Gravitons are hypothetical elementary particles that are said to be the cornerstone of quantum gravity theories. Many physicists believe the existence of gravitons, but some doubt that it can ever be observed in a natural world.
These particles unify the general theory of relativity of Albert Einstein and quantum mechanics. To see the world of gravitons requires a device that can harness a great amount of energy. However, that too seems impossible to accomplish because that device must be so massive that it would collapse into a black hole.
Celebrated physicist Freeman Dyson said, "it appears that Nature conspires to forbid any measurement of distance with error smaller than the Planck length."
Many scientists believe that gravitons only exist in the most extreme places in the universe, such as when the Big Bang happened or in black holes. But recently published studies challenge this view, which suggests that gravitons create noise in gravitational wave detectors.
Nobel Prize winner and study co-author Frank Wilczek said that no one took Dyson's 2013 calculation as a practical way to learn about quantum gravity.
Together with his co-authors Maulik Parikh and George Zahariade, both cosmologists at Arizona State University, they discovered that Dyson's calculations might be useful in their 2015 discovery of gravitational waves using the Laser Interferometer Gravitational-Wave Observatory (LIGO).
Gravitons are thought to behave like photons, wherein they made up the gravitational waves. In principle, gravitational wave detectors that are sensitive enough to see gravitons can be used to observe them.
The scientists considered the effects of many gravitons inspired by the Brownian motion or the random jiggle and shake of particles in a fluid. Einstein used this principle to prove the existence of atoms. Consequently, the scientists thought that the collective behavior of many gravitons might somehow reshape the gravitational wave.

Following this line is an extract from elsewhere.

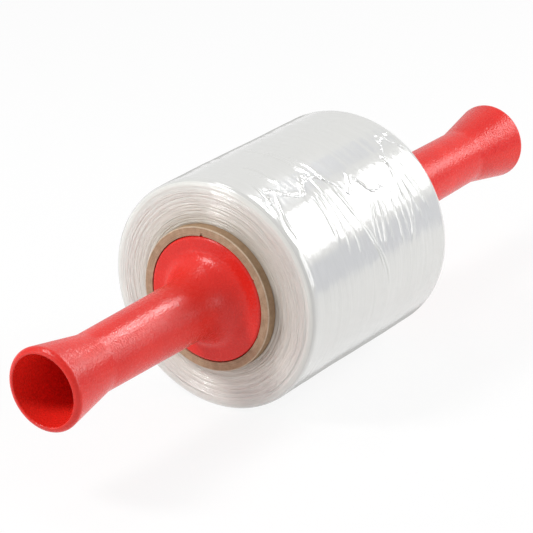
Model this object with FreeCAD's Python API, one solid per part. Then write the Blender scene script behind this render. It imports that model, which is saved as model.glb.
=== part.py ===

Gravitational wave detectors can be two masses separated by some distance. The gravitational wave increases or decreases as it stretches and squashes the space between the time when it passes through the gravitational wave detector. Adding gravitons to the mix will change the usual pattern of ripples in space-time.
The masses randomly jitters as the device absorbs and emits gravitons. That jitter is called the graviton noise. LIGO is designed to search for conventional gravitational waves and neutron stars as they spiral around each other and collide.
The scientists' theoretical exploration reveals that in principle, graviton noise can be observed and detecting this noise would tell the exotic sources that might create squeezed gravitational waves.
The Hologram Principle
Physicists preferred to look for quantum sources in the bubbling vacuum of space-time, where particles appear and disappear instantly, rather than in the cosmos. As gravitons appear, they cause space-time to warp around them gently and creates the space-time foam.
This quantum world might be accessible if the universe obeys the "holographic principle," wherein the space-time emerges similarly to a 3D hologram that appears out of a 2D pattern.
The effects of quantum gravity can be amplified into LIGO experiments if the holographic principle is true. The recent research by theoretical physicists Verlinde and Kathryn Zurek from California Institute of Technology, suggests using LIGO or any sensitive interferometer to observe the bubbling vacuum surrounding the instrument.
If the scientist's assumptions about the holographic principle are true, graviton becomes an experimental target for LIGO, and if the calculations allow them to precisely predict what graviton noise looks like, the odds of discovering it are better although still rather unlikely.